What percentage of Android devices are powered by Intel? Google partnered with Intel on the first generation of Google TV devices, but we all know how that turned out. If you look at the smartphones and tablets of today, I would guess Intel has around zero percent market share. Intel thinks 2012 will be the year that changes, but we have been hearing that story for the last two years at CES.
Will 2012 finally be the year that we see Intel Inside smartphones and tablets in volume? All signs point to yes, but we have not learned of any design wins yet. Intel and Google recently announced they would optimize future versions of Android for Intel’s family of low power Atom processors, which are expected to be available in the first half of 2012.
The first mobile Atom processor debuted in 2010 and was called Moorestown, but it never made it into retail devices.
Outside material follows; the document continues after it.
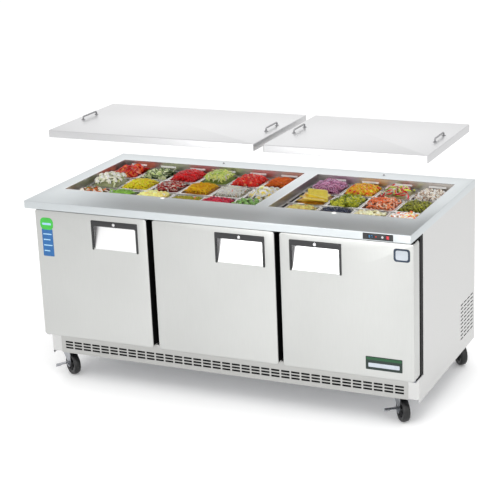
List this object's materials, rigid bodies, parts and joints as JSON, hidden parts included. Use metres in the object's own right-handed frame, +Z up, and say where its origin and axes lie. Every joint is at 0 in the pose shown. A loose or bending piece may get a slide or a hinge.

Now the new and improved 32nm Medfield is ready to try and help Intel win some smartphone and tablets designs.
Thing should get really competitive in 2013 and 2014 thanks to Intel’s advantage in transistors. That’s when they plan to release their 22nm Silvermont and 14nm Airmont.
Intel CEO Paul Otellini described the challenges that both ARM and Intel architectures faced in the next few years during the companies Q3 earnings call. “As the need for computing performance goes up, both the Intel architecture and the ARM architectures face the same fundamental physics problems, which is more performance requires more transistors. I think at the end of the day in these markets, transistors are going to be a defining point of differentiation.”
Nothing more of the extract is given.